** begin **

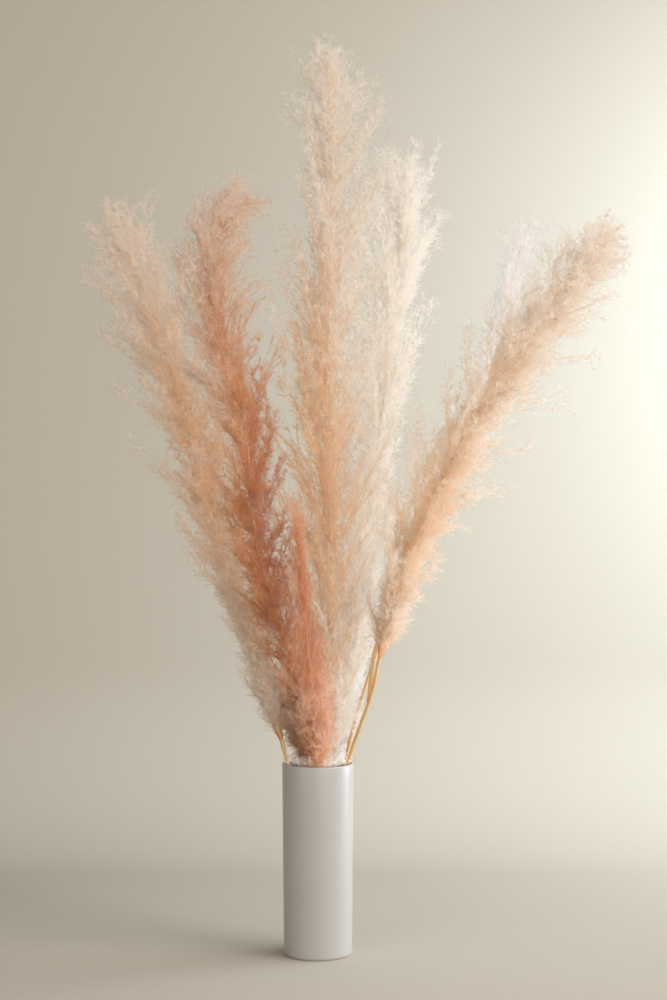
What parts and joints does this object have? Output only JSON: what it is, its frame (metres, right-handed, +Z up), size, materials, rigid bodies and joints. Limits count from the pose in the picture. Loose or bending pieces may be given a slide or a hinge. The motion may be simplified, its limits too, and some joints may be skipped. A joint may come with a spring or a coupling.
{
  "type": "bunch of dried pampas grass in a cylinder vase",
  "caption": "Dried pampas plumes on bare tan stems, fanned out in a plain white glazed cylinder vase that holds the bunch upright.",
  "frame": {"origin": "middle of the vase's underside, on the surface that it stands on", "axes": "+Z up along the vase; -Y towards the side that is mostly seen; +X to the right of it"},
  "size_m": [0.6912, 0.2765, 1.1654],
  "materials": {
    "white_glaze": "gloss",
    "dry_stem": "matte",
    "plume_beige": "matte",
    "plume_dusty_pink": "matte",
    "plume_ivory_peach": "matte",
    "plume_cream": "matte",
    "plume_peach": "matte",
    "plume_pale": "matte",
    "plume_salmon": "matte"
  },
  "bodies": {
    "root": {"vase": "white_glaze", "stem_left_airy": "dry_stem", "stem_left_dusty": "dry_stem", "stem_centre_tall": "dry_stem", "stem_centre_cream": "dry_stem", "stem_right_peach": "dry_stem", "stem_right_pale": "dry_stem", "stem_short_salmon": "dry_stem", "plume_left_airy": "plume_beige", "plume_left_dusty": "plume_dusty_pink", "plume_centre_tall": "plume_ivory_peach", "plume_centre_cream": "plume_cream", "plume_right_peach": "plume_peach", "plume_right_pale": "plume_pale", "plume_short_salmon": "plume_salmon"}
  },
  "joints": []
}
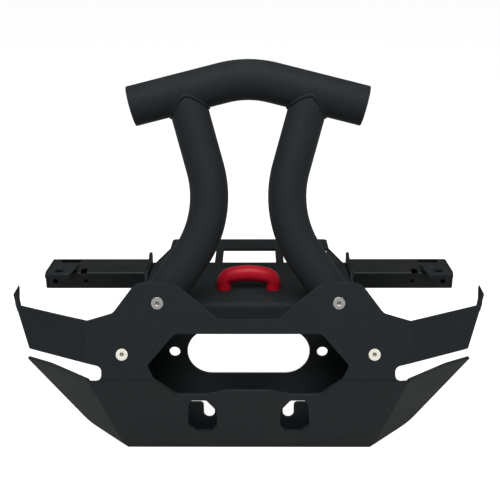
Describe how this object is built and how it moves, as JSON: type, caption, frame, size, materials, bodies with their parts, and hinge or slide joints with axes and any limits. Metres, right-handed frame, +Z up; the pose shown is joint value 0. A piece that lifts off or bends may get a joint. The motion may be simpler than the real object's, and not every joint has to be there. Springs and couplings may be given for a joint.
{
  "type": "atv front bumper",
  "caption": "Front bumper for an all-terrain vehicle: folded face plate with fairlead opening, bent tube hoop, side arms and tow loop.",
  "frame": {"origin": "midway between the two fairlead bolt holes, on the front face of the fairlead plate", "axes": "+Z up, +Y backwards towards the vehicle, +X to the right seen from the front; the fairlead bolts stand along -Y"},
  "size_m": [0.472, 0.2696, 0.4043],
  "materials": {
    "black_coat": "fine-textured black powder coat",
    "red_coat": "smooth red powder coat",
    "screw_steel": "zinc-plated steel",
    "plain_steel": "turned steel"
  },
  "bodies": {
    "root": {"face_plate": "black_coat", "fairlead_tray": "black_coat", "lower_brace": "black_coat", "top_bar": "black_coat", "rear_bar": "black_coat", "tow_loop": "red_coat", "side_plate_right": "black_coat", "side_plate_left": "black_coat", "leg_right": "black_coat", "leg_left": "black_coat", "bar_cap_right": "black_coat", "bar_cap_left": "black_coat", "arm_right": "black_coat", "arm_left": "black_coat", "arm_cap_right": "black_coat", "arm_cap_left": "black_coat", "arm_tab_right": "black_coat", "arm_tab_left": "black_coat", "rear_strut_right": "black_coat", "rear_strut_left": "black_coat", "rear_brace_right": "black_coat", "rear_brace_left": "black_coat", "screw_boss_upper_right": "plain_steel", "screw_boss_upper_left": "plain_steel", "face_screw_upper_right": "screw_steel", "face_screw_upper_left": "screw_steel", "screw_boss_lower_right": "plain_steel", "screw_boss_lower_left": "plain_steel", "face_screw_lower_right": "screw_steel", "face_screw_lower_left": "screw_steel"}
  },
  "joints": []
}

** end **

THE REQUEST
Reproduce each record shown above without altering a single word.

FINAL RESULT
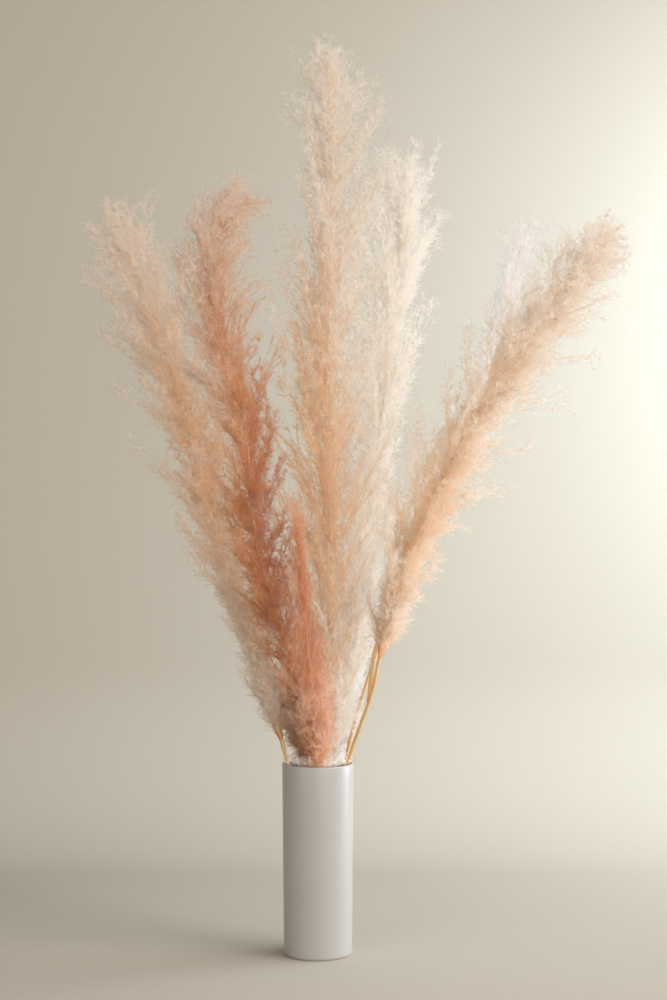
What parts and joints does this object have? Output only JSON: what it is, its frame (metres, right-handed, +Z up), size, materials, rigid bodies and joints. Limits count from the pose in the picture. Loose or bending pieces may be given a slide or a hinge. The motion may be simplified, its limits too, and some joints may be skipped. A joint may come with a spring or a coupling.
{
  "type": "bunch of dried pampas grass in a cylinder vase",
  "caption": "Dried pampas plumes on bare tan stems, fanned out in a plain white glazed cylinder vase that holds the bunch upright.",
  "frame": {"origin": "middle of the vase's underside, on the surface that it stands on", "axes": "+Z up along the vase; -Y towards the side that is mostly seen; +X to the right of it"},
  "size_m": [0.6912, 0.2765, 1.1654],
  "materials": {
    "white_glaze": "gloss",
    "dry_stem": "matte",
    "plume_beige": "matte",
    "plume_dusty_pink": "matte",
    "plume_ivory_peach": "matte",
    "plume_cream": "matte",
    "plume_peach": "matte",
    "plume_pale": "matte",
    "plume_salmon": "matte"
  },
  "bodies": {
    "root": {"vase": "white_glaze", "stem_left_airy": "dry_stem", "stem_left_dusty": "dry_stem", "stem_centre_tall": "dry_stem", "stem_centre_cream": "dry_stem", "stem_right_peach": "dry_stem", "stem_right_pale": "dry_stem", "stem_short_salmon": "dry_stem", "plume_left_airy": "plume_beige", "plume_left_dusty": "plume_dusty_pink", "plume_centre_tall": "plume_ivory_peach", "plume_centre_cream": "plume_cream", "plume_right_peach": "plume_peach", "plume_right_pale": "plume_pale", "plume_short_salmon": "plume_salmon"}
  },
  "joints": []
}
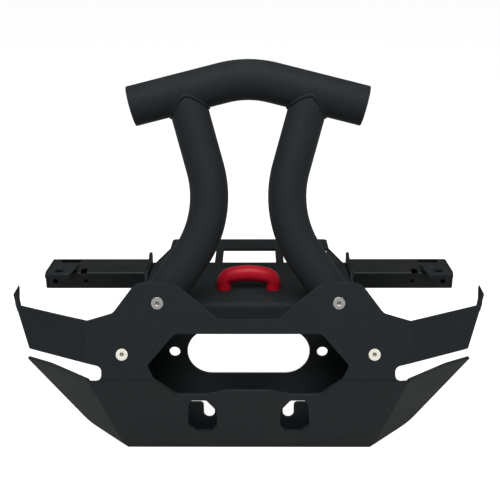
Describe how this object is built and how it moves, as JSON: type, caption, frame, size, materials, bodies with their parts, and hinge or slide joints with axes and any limits. Metres, right-handed frame, +Z up; the pose shown is joint value 0. A piece that lifts off or bends may get a joint. The motion may be simpler than the real object's, and not every joint has to be there. Springs and couplings may be given for a joint.
{
  "type": "atv front bumper",
  "caption": "Front bumper for an all-terrain vehicle: folded face plate with fairlead opening, bent tube hoop, side arms and tow loop.",
  "frame": {"origin": "midway between the two fairlead bolt holes, on the front face of the fairlead plate", "axes": "+Z up, +Y backwards towards the vehicle, +X to the right seen from the front; the fairlead bolts stand along -Y"},
  "size_m": [0.472, 0.2696, 0.4043],
  "materials": {
    "black_coat": "fine-textured black powder coat",
    "red_coat": "smooth red powder coat",
    "screw_steel": "zinc-plated steel",
    "plain_steel": "turned steel"
  },
  "bodies": {
    "root": {"face_plate": "black_coat", "fairlead_tray": "black_coat", "lower_brace": "black_coat", "top_bar": "black_coat", "rear_bar": "black_coat", "tow_loop": "red_coat", "side_plate_right": "black_coat", "side_plate_left": "black_coat", "leg_right": "black_coat", "leg_left": "black_coat", "bar_cap_right": "black_coat", "bar_cap_left": "black_coat", "arm_right": "black_coat", "arm_left": "black_coat", "arm_cap_right": "black_coat", "arm_cap_left": "black_coat", "arm_tab_right": "black_coat", "arm_tab_left": "black_coat", "rear_strut_right": "black_coat", "rear_strut_left": "black_coat", "rear_brace_right": "black_coat", "rear_brace_left": "black_coat", "screw_boss_upper_right": "plain_steel", "screw_boss_upper_left": "plain_steel", "face_screw_upper_right": "screw_steel", "face_screw_upper_left": "screw_steel", "screw_boss_lower_right": "plain_steel", "screw_boss_lower_left": "plain_steel", "face_screw_lower_right": "screw_steel", "face_screw_lower_left": "screw_steel"}
  },
  "joints": []
}